In a press conference Thursday, Democrats unveiled a new version of the assault weapons ban that they will introduce into the House and Senate, which includes a ban on 158 specifically named military-style firearms.
Sen. Dianne Feinstein, D-Calif., who sponsored the Senate version of the bill and who worked on the assault weapons ban from the '90s that expired in 2004, said in her remarks that this will be a "tough battle," but she is "incensed that our weak gun laws allow these mass killings to be carried out again and again and again in this country."
"The common thread in these shootings is that each gunman used a semi-automatic assault weapon" or a large-capacity magazine, Feinstein said.
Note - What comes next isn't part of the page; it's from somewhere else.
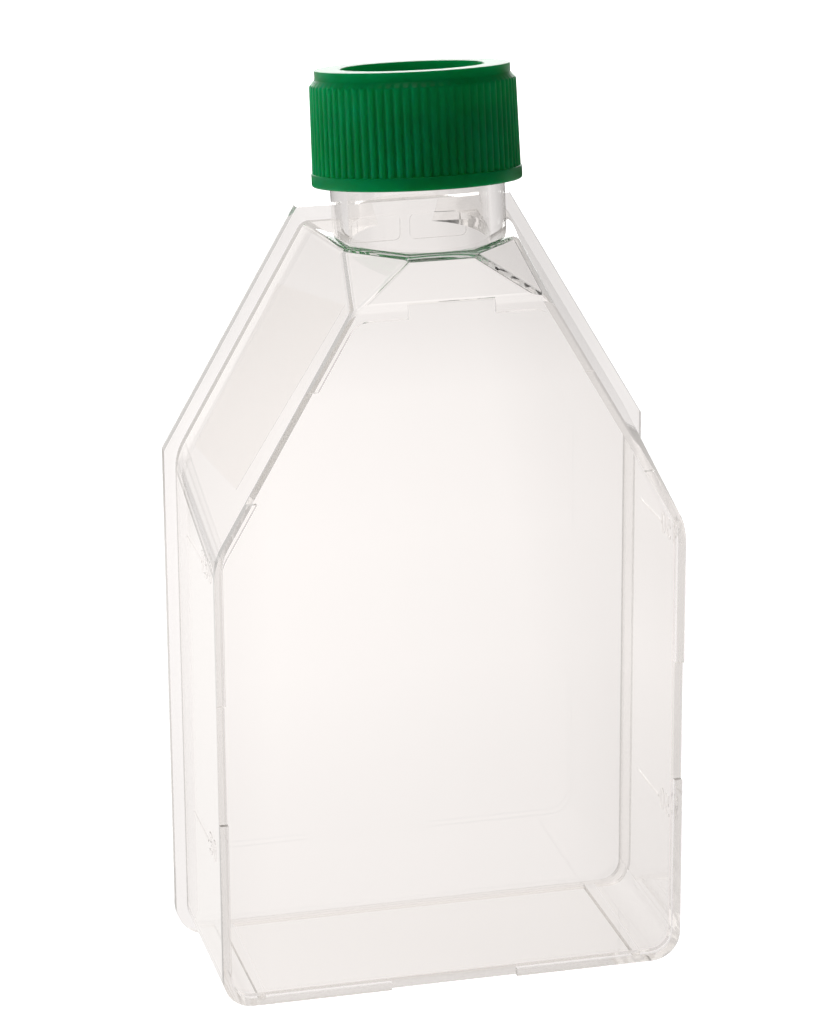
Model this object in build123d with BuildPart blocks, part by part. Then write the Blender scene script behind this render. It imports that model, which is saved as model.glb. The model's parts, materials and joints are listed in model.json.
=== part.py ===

The legislation specifically prohibits 158 types of military-grade firearms, as well as other semi-automatic rifles, handguns and shotguns that can have a detachable magazine and have at least one military characteristic. As Feinstein explained, the 1994 version of the law had a two-characteristic test for a weapon to be banned, but that was "too easy to work around."
Feinstein also emphasized that the ban will not affect weapons for hunting and sporting, and protects "2,200 specifically named weapons used for hunting or sporting purposes. They are, by make and model, exempted from the legislation." She added: "No weapon is taken from anyone. The purpose is to dry up the supply of these weapons over time. Therefore there is no sunset on this bill."
Rep. Carolyn McCarthy, D-N.Y., who will introduce the House version, and whose husband was killed in a shooting on the Long Island Railroad in 1993, said in the press conference that "this battle has been a very lonely battle for many, many years.
"Some people will say this bill won't work. Let me tell you why it will work. Because if you don't have these guns and the large magazines on the shelves, those who have done these horrific killings wouldn't be able to go to a gun store and just buy them. They don't have the background to look to the black market," she said.
Sen. Dick Durbin, D-Ill., brought up the shooting of former Rep. Gabrielle Giffords in Tucson, Ariz., and how "even that incident did not move us to act."
"We have one basic question that is being asked today that I hope we can answer: What does it take? What does it take to move a nation? What does it take to move a Congress?" he asked.
Sen. Chris Murphy, D-Conn., who used to represent the district that encompasses Newtown, said in his remarks that "kids would be alive today in Newtown, Conn., if the law that we're proposing today were in place." He pointed to data that showed a two-thirds drop in gun violence during the time the old law was in place, and that "the first assault weapons ban, even with its warts, worked."
Start with the Senate: Democrats control 55 out of 100 votes, and barring a more-significant-than-expected change to the filibuster rule, supporters of the gun control measure would need all of those votes -- plus five Republican votes -- to pass the bill. Those votes don't appear to be there. There is only one Republican in the Senate - Mark Kirk of Illinois - who supports an assault weapons ban. One Democrat, Sen. Joe Manchin of West Virginia, told the New York Times of an assault weapons ban this week, "I'm not there," and at least four other Democrats have declined to take a position. Senate Democratic Leader Harry Reid of Nevada has vacillated on even holding a vote on an assault weapons ban, presumably out of concern that the vote could damage vulnerable Democrats ahead of the 2014 election.